Meu conselho para esta semana. Esqueça os e-mails do doutor Fauci e leiam a Vanity Fair. A edição deste mês faz uma viagem no emaranhado de casos suspeitos e absurdos que envolvem não só o doutor Fauci, mas uma fila de cientistas, ONGs, financiamentos públicos para pesquisa oferecendo um belo panorama para quem quer ir além da discussão se máscaras protegem ou não.

O papo agora é de onde veio o vírus. Da natureza ou não. Quem pagou. Como a China ocultou a história. Como a OMS falhou. Como a comunidade científica fracassou. Como a religião ciência é anticientífica.

A Vanity Fair joga luzes sobre um personagem interessante, que está presente, mas foi ignorado por quem busca pelo em ovos nos e-mails de Fauci. Trata-se do zoologista Peter Daszak, presidente da ONG EcoHealth Alliance. Ele moveu milhões de dólares dos cofres públicos dos Estados Unidos para bancar pesquisas que agora estão sob escrutínio. Entre as quais o “ganho de função” que pode ter permitido o coronavírus saltar dos morcegos para os humanos sem escalas.

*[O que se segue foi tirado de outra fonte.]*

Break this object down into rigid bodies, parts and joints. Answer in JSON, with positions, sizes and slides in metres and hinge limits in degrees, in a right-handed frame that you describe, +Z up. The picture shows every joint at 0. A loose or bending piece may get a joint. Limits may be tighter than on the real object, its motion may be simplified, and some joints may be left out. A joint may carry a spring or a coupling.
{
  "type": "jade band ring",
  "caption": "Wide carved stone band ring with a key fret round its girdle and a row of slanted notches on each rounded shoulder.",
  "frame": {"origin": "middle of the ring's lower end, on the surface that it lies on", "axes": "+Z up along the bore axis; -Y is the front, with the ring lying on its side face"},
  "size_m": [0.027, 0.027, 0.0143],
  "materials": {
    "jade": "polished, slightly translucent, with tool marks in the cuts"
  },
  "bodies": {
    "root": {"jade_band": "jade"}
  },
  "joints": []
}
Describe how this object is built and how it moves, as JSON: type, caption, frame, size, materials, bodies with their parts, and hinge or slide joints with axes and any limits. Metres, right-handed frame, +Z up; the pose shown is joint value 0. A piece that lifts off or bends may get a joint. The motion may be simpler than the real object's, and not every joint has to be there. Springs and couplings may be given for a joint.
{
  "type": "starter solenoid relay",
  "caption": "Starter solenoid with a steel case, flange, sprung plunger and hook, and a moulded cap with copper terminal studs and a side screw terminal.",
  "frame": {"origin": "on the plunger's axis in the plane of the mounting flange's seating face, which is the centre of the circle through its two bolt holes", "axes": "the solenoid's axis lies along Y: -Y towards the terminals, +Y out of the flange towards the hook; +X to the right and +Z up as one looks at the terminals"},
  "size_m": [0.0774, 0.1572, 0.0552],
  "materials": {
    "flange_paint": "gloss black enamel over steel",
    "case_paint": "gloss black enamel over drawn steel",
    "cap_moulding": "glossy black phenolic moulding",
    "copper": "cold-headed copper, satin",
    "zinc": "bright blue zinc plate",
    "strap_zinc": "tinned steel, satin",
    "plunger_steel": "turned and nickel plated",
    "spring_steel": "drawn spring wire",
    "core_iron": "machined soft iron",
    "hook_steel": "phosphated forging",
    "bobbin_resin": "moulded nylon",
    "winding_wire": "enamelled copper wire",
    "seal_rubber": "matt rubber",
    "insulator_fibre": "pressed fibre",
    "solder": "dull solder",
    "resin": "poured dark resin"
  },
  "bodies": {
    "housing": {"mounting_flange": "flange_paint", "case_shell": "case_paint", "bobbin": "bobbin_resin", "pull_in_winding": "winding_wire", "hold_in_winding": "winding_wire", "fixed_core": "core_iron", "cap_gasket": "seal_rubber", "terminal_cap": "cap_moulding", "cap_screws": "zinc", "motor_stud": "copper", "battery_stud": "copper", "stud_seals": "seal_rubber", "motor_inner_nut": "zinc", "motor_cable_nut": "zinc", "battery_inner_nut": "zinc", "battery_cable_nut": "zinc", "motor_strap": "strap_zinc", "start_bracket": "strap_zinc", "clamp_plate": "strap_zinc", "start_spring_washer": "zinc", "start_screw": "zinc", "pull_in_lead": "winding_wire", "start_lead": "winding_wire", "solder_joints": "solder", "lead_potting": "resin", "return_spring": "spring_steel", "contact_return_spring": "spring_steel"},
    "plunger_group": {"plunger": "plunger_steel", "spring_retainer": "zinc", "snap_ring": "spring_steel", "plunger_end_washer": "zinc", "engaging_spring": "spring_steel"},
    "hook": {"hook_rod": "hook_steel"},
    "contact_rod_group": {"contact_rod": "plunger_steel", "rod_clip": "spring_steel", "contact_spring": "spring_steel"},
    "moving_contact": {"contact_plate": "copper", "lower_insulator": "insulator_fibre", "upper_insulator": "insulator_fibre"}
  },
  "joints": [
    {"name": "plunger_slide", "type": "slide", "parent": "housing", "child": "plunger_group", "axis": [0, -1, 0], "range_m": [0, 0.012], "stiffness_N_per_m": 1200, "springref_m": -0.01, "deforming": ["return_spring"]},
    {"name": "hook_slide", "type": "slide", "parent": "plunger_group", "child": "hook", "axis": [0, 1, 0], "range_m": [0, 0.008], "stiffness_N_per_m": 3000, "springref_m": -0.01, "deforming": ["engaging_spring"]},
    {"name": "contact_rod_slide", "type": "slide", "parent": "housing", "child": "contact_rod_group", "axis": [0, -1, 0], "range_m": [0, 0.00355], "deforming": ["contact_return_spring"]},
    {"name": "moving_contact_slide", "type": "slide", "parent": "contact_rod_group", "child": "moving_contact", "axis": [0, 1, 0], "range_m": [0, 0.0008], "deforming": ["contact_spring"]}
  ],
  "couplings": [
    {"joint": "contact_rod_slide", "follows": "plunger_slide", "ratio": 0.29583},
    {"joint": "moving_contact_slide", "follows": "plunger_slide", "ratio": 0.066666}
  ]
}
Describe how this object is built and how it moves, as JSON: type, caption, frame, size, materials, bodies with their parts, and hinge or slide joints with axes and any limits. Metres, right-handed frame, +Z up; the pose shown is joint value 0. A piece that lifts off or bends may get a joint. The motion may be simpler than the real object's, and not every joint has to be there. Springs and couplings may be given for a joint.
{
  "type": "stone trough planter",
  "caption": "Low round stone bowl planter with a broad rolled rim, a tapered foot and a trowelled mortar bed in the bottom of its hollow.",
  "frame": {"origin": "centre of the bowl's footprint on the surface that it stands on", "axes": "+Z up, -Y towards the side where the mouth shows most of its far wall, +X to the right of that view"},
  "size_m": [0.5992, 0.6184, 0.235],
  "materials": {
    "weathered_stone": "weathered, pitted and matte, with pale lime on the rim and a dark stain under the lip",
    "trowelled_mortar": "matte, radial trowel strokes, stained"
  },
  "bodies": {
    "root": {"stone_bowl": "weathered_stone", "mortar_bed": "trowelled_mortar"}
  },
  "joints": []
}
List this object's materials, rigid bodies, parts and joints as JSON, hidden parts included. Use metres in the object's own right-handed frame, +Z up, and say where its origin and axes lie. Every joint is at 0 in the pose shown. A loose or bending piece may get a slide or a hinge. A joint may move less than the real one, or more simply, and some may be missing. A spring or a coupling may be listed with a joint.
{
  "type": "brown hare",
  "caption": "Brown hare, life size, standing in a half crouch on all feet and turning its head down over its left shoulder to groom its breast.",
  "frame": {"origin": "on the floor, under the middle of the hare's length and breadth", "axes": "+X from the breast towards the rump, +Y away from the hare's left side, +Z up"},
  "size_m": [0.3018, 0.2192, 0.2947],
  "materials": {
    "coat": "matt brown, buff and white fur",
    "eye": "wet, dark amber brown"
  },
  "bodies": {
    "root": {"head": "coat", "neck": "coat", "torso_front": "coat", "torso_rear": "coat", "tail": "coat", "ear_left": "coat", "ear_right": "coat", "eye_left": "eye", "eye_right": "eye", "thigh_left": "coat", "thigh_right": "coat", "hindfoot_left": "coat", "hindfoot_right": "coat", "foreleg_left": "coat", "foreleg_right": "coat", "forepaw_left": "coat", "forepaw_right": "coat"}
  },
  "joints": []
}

Como patrono de um montão de outros cientistas, Daszak não teve dificuldade para reunir 27 deles para assinar uma carta no início da pandemia que precocemente descartava a teoria do vazamento do vírus em Wuhan.

No ano passado, a administração Trump enviou à OMS uma lista de três nomes para investigação das origens do vírus. Um veterinário do FDA, um epidemiologista do CDC e um virologista da equipe de Fauci.  Nenhum deles foi escolhido. A OMS escalou Daszak.

Este é apenas um aperitivo das várias histórias que sim valem ser lidas e melhor investigadas. O Dr. Fauci sai limpo delas? Talvez não. Mas enquanto isso, use máscara e esqueça a cloroquina.